WRITTEN TASK:
Find the line that contains "bpy.data.objects.remove(obj)". Repeat that line and all lines following it, exactly, through the end of the listing below.

--- Start ---

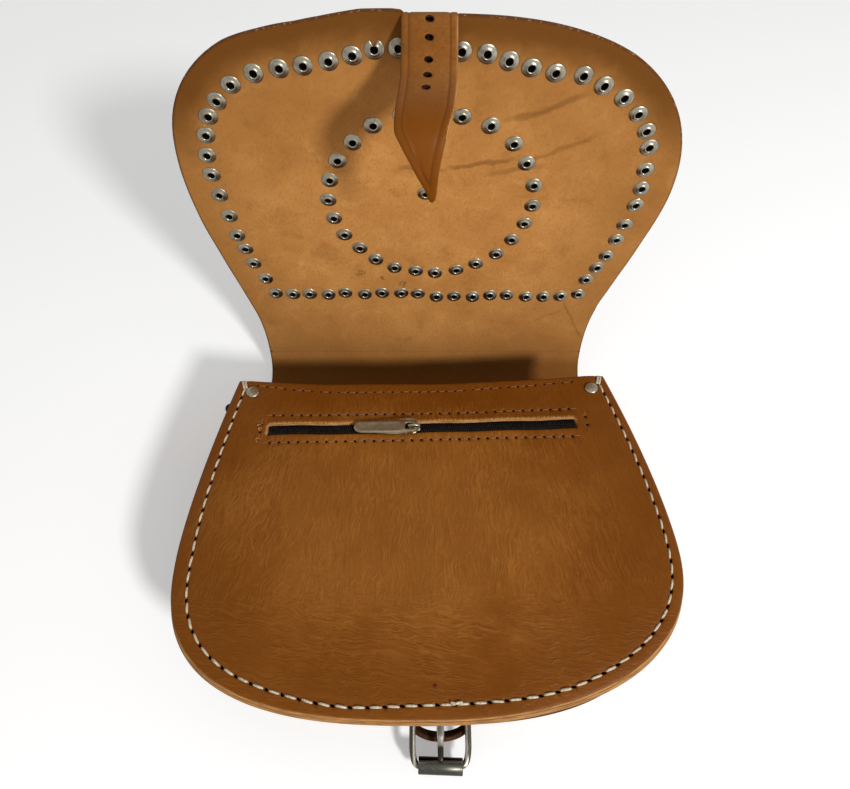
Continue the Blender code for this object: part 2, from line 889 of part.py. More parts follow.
def side_tab_eye(side):
    reach = side_tab_reach_left if side < 0 else side_tab_reach_right
    y = mouth_y - side_tab_loop_below_mouth
    return Vector((side * (side_wall_point(y, seam_rim_width) + reach), y))


def make_side_tab(side, word):
    """A folded leather tab on the gusset's side, the rivet that holds it, and its ring."""
    middle = bag_depth / 2
    stand_off = fit_gap + tab_leather / 2
    path = []
    for y in (side_tab_base_start, side_tab_base_end):
        x = side * side_wall_point(y, seam_rim_width)
        path.append(Vector((x, y)) + side_normal(y, side).xy * stand_off)
    eye = side_tab_eye(side)
    outline = strip_with_loop(path, eye, ring_bore_radius + loop_wall, tab_leather)
    low, high = middle - side_tab_width / 2, middle + side_tab_width / 2
    tab = add_object("side_tab_" + word, extrude_outline(outline, low, high, along_z), dark_leather)
    bore = ((ring_bore_radius, low - cut_overrun), (ring_bore_radius, high + cut_overrun))
    combine(tab, turned_mesh(bore, round_sides, (eye.x, eye.y, 0), (0, 0, 1)), "DIFFERENCE", dark_leather)
    base, axis = side_rivet_place(side)
    grip = gusset_thickness + fit_gap + tab_leather
    combine(tab, rivet_hole(base, axis, grip), "DIFFERENCE", dark_leather)
    make_rivet("side_tab_rivet_" + word, base, axis, grip)

    points = []
    steps = 9
    for i in range(steps + 1):
        angle = math.pi * i / steps
        points.append((-ring_depth * math.sin(angle) ** 0.8, ring_half_width * math.cos(angle)))
    points = [(0, ring_half_width / 2)] + points + [(0, -ring_half_width / 2)]
    turn = Matrix.Rotation(ring_turn_left if side < 0 else ring_turn_right, 3, "Z")
    wire = [tuple(turn @ Vector((0, y, z))) for y, z in points]
    add_wire("side_ring_" + word, wire, ring_wire_radius, (eye.x, eye.y, middle))


def add_wire(name, points, radius, place):
    """A closed loop of round wire."""
    curve = bpy.data.curves.new(name, "CURVE")
    curve.dimensions = "3D"
    curve.bevel_depth = radius
    curve.bevel_resolution = 2
    spline = curve.splines.new("POLY")
    spline.points.add(len(points) - 1)
    for target, point in zip(spline.points, points):
        target.co = (*point, 1)
    spline.use_cyclic_u = True
    curve.materials.append(nickel)
    obj = bpy.data.objects.new(name, curve)
    obj.location = place
    bpy.context.scene.collection.objects.link(obj)
    return obj


def pin_place():
    y = -mouth_y + buckle_pin_below_panel
    return Vector((buckle_offset, y, buckle_pin_height))


def make_buckle_tab():
    """The folded tab on the bottom wall, with a slot for the tongue, and its two rivets."""
    pin = pin_place()
    stand_off = fit_gap + tab_leather / 2
    path = [Vector((sloped_wall_y(z) - stand_off, z)) for z in (buckle_tab_top, buckle_tab_turn)]
    outline = strip_with_loop(path, pin.yz, frame_bore_radius + loop_wall, tab_leather)
    low, high = pin.x - buckle_tab_half_width, pin.x + buckle_tab_half_width
    tab = add_object("buckle_tab", extrude_outline(outline, low, high, along_x), dark_leather)
    bore = ((frame_bore_radius, low - cut_overrun), (frame_bore_radius, high + cut_overrun))
    bore_mesh = turned_mesh(bore, round_sides, (0, pin.y, pin.z), (1, 0, 0))
    combine(tab, bore_mesh, "DIFFERENCE", dark_leather)
    reach = tongue_eye_radius + loop_wall + cut_overrun
    slot_low = (pin.x - buckle_tongue_slot / 2, pin.y - reach, pin.z - reach)
    slot_high = (pin.x + buckle_tongue_slot / 2, pin.y + tongue_eye_radius + fit_gap, pin.z + reach)
    combine(tab, box_mesh(slot_low, slot_high), "DIFFERENCE", dark_leather)
    grip = gusset_thickness + fit_gap + tab_leather
    for word, height in zip(("lower", "upper"), buckle_rivet_heights):
        base, axis = buckle_rivet_place(height)
        combine(tab, rivet_hole(base, axis, grip), "DIFFERENCE", dark_leather)
        make_rivet("buckle_tab_rivet_" + word, base, axis, grip)


def make_buckle():
    pin = pin_place()
    corner = frame_corner
    points = []
    half_points = (
        (0, 0),
        (frame_half_width - corner, 0),
        (frame_half_width - corner * 0.3, -corner * 0.3),
        (frame_half_width, -corner),
        (frame_half_width, -frame_straight_length),
        (frame_half_width - corner * 0.1, -frame_straight_length - corner),
        (frame_far_half_width + corner * 0.2, -frame_length + corner),
        (frame_far_half_width - corner * 0.3, -frame_length + corner * 0.3),
        (frame_far_half_width - corner, -frame_length),
    )
    right = [Vector((x, y, 0)) for x, y in half_points]
    left = [Vector((-x, y, 0)) for x, y in reversed(half_points[1:])]
    points = right + left
    droop = Matrix.Rotation(frame_droop_angle, 3, "X")
    wire = [tuple(droop @ p) for p in points]
    add_wire("buckle_frame", wire, frame_wire_radius, pin)
    far = pin + droop @ Vector((0, -frame_length, 0))
    roller = tube_mesh(
        roller_radius, roller_bore_radius, -roller_half_length, roller_half_length, round_sides,
        (0, 0, 0), (1, 0, 0),
    )
    roller_object = add_object("buckle_roller", roller, nickel, smooth=True)
    roller_object.location = far

    eye = tube_mesh(
        tongue_eye_radius, frame_bore_radius, -tongue_width / 2, tongue_width / 2, round_sides,
        (0, 0, 0), (1, 0, 0),
    )
    tongue = add_object("buckle_tongue", eye, nickel)
    tongue.location = pin
    rest = roller_radius + fit_gap
    start_low = frame_bore_radius + fit_gap / 2
    outline = (
        (-fit_gap, start_low),
        (-frame_length - tongue_overreach, rest),
        (-frame_length - tongue_overreach, rest + tongue_thickness / 2),
        (-frame_length, rest + tongue_thickness),
        (-fit_gap, tongue_eye_radius - fit_gap),
    )
    turned = []
    for y, z in outline:
        point = droop @ Vector((0, y, z))
        turned.append((point.y, point.z))
    arm = extrude_outline(turned, -tongue_width / 2, tongue_width / 2, along_x)
    tool = combine(tongue, arm, "UNION", nickel)
    tool.location = pin


def make_keeper():
    """A leather band that stands out from the bottom wall, for the strap's end."""
    pin = pin_place()
    middle_half = keeper_half_width + keeper_thickness / 2
    low = back_rim_top + thread_height + fit_gap * 2
    foot_y = sloped_wall_y(back_rim_top) - fit_gap * 3
    shoulder_y = -mouth_y + back_panel_shortening - fit_gap
    line = [Vector((middle_half, foot_y))]
    steps = 8
    for i in range(steps + 1):
        angle = math.pi * i / steps
        line.append(Vector((middle_half * math.cos(angle), shoulder_y - keeper_reach * math.sin(angle))))
    line.append(Vector((-middle_half, foot_y)))
    outer, inner = [], []
    last = len(line) - 1
    for i, point in enumerate(line):
        tangent = (line[min(i + 1, last)] - line[max(i - 1, 0)]).normalized()
        if i in (0, last):
            tangent = Vector((0, -1 if i == 0 else 1))
        normal = Vector((-tangent.y, tangent.x))
        outer.append(point - normal * keeper_thickness / 2)
        inner.append(point + normal * keeper_thickness / 2)
    outline = [(pin.x + p.x, p.y) for p in outer + list(reversed(inner))]
    add_object("strap_keeper", extrude_outline(outline, low, low + keeper_height, along_z), dark_leather)


make_back_panel()
make_front_panel()
make_gusset()
make_threads()
make_facing_and_pouch()
make_zip_rows()
make_slider_and_puller()
for rivet_word, (rivet_x, rivet_y) in zip(("left", "right"), corner_rivet_places()):
    stack = front_top - rim_under
    make_rivet("corner_rivet_" + rivet_word, (rivet_x, rivet_y, rim_under), (0, 0, 1), stack)
make_neck()
make_flap()
make_side_tab(-1, "left")
make_side_tab(1, "right")
make_buckle_tab()
make_buckle()
make_keeper()
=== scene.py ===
import math
import bmesh
import bpy
import numpy as np
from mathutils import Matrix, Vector
from mathutils.geometry import delaunay_2d_cdt


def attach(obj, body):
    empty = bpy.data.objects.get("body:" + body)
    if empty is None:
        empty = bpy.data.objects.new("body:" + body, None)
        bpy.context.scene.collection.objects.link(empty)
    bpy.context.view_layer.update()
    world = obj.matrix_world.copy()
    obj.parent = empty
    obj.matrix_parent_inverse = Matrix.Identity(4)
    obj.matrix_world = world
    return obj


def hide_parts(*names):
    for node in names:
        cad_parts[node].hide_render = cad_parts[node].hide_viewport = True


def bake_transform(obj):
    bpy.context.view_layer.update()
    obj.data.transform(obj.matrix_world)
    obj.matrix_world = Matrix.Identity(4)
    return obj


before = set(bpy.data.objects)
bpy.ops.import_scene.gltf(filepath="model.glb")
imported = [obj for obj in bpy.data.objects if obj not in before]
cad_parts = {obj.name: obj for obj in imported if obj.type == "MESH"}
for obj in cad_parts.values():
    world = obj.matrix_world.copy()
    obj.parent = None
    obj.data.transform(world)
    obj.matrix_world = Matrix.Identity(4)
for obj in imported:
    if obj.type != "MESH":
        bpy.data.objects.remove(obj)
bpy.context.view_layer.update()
mm = 0.001  # every shape below is worked out in millimetres
tau = math.tau

# the view and its one lamp
view = {
    "place": (0, -0.1316, 0.4005),
    "pitch": 32.57,
    "lens": 28.1,
    "sensor": 36,
    "nearest": 0.01,
    "keyPlace": (0.85, -1.05, 1.10),
    "keySize": 0.24,
    "keyPower": 25,
    "aim": (0, 0.06, 0.08),
    "ambient": 0.42,
    "floorColour": (0.88, 0.876, 0.87),
    "floorGlow": 0.24,
    "backdrop": (0.8, 0.8, 0.8),
}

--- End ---

FINISHED ANSWER:
        bpy.data.objects.remove(obj)
bpy.context.view_layer.update()
mm = 0.001  # every shape below is worked out in millimetres
tau = math.tau

# the view and its one lamp
view = {
    "place": (0, -0.1316, 0.4005),
    "pitch": 32.57,
    "lens": 28.1,
    "sensor": 36,
    "nearest": 0.01,
    "keyPlace": (0.85, -1.05, 1.10),
    "keySize": 0.24,
    "keyPower": 25,
    "aim": (0, 0.06, 0.08),
    "ambient": 0.42,
    "floorColour": (0.88, 0.876, 0.87),
    "floorGlow": 0.24,
    "backdrop": (0.8, 0.8, 0.8),
}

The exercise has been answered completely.